Mas o pior, para mim, nem é isso. Ou só isso. O que essa pessoa que participa do pensamento da elite-alfa nunca leva em consideração é o que eu chamo de metafísica da matança. Quando adotou uma dieta carnívora, o antepassado do ser humano conseguiu ganhos energéticos substanciais para modificar seu modo de ser. Agora ele tinha tempo para desenvolver outras ferramentas para dominar o próximo.

Não defendo voltarmos a viver nas cavernas, nos defendendo dos animais maiores com lanças, muito menos viver num mundo em que o dentista não tem anestesia. A atual desproporção de forças, porém, é assustadora. Causa um desequilíbrio que se reflete em todas as esferas. Veja o esgotamento completo da terra, e da Terra.

Isso tudo para dizer: quando foi que os animais se transformaram em seres matáveis? Em seres cuja única função do mundo é morrer para alimentar um bando de gente obesa que pensa no hambúrguer com uma volúpia pornográfica? Por pessoas cujo único prazer na vida é se empanturrar com qualquer moda gastronômica que se anunciar, para depois ter culpa, e vomitar tudo nas privadas, e pagar por tranquilidades em comprimidos, ou comprar novos corpos com cirurgias plásticas?

Outra vez podemos voltar para o tempo da invenção da agricultura, da domesticação de plantas selvagens para que se produzisse o que, onde e quando se quisesse. Claro que a semente da questão atual já estava plantada lá no primeiro agricultor, mas o que devemos prestar a atenção, me parece, é a diferença de intensidade. Se antes da modernidade, ou mesmo em sociedades não-ocidentalizadas, há um embate mais justo entre os diferentes atores, em que ao menos se olha no olho de quem vai morrer, agora, o homem dominou de tão maneira o outro, o distanciou, o sanitizou, o desmembrou, o transformou em apenas um produto entre outros nas prateleiras de supermercados. O grau de controle, hoje em dia, do mundo nos fez tornar o outro um mero acessório para as nossas intenções, desconsiderando completamente suas muitas possibilidades de ser. Ou se encaixa no nosso jeito, ou está fora. Há uma normalização da morte.
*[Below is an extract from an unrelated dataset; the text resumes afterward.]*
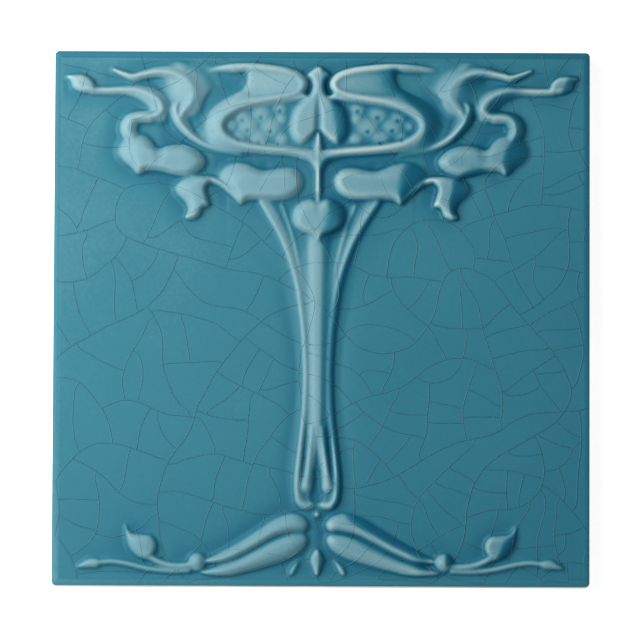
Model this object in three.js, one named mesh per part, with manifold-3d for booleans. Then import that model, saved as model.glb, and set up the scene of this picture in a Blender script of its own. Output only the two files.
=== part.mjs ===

Se chamarmos o que acontece nessas fábricas de proteína animal (o eufemismo é uma das faces desse covarde distanciamento) de genocídio, sempre haverá alguém para nos acusar de fazer comparações estapafúrdias. Quando é exatamente o que acontece ali. A morte industrial de populações inteiras, diariamente.

O mesmo processo que o rico homem branco, cis, heterossexual pratica com os demais humanos da escala social, retirando completamente suas possibilidades de ser, além daquelas pré-determinadas por eles próprios, que são os únicos que se consideram sujeitos da História, e que são os únicos que se autorizam a sujeitar os demais, sem reconhecer nos demais qualquer tipo de protagonismo, os humanos em geral praticam com os demais seres. Utilizam argumentos legítimos, mas de maneira torta, para se colocar numa posição de superioridade, olhando de cima para baixo, sem se perguntar quem lhe deu a autoridade para dizer que razão ou ciência são critérios válidos, e confirmar uma prática que corta qualquer possibilidade de existir além daquela a que ele está acostumado. Não pode se colocar em dúvida, a morte do outro é o certo, o correto. A minha gula, travestida de apetite, deve ser saciada, independentemente do custo disso. Todo um esquema, um formato de pensamento se concretiza ao redor dessas verdades, que não podem ser jamais colocadas em questão. É contra isso que eu me revolto.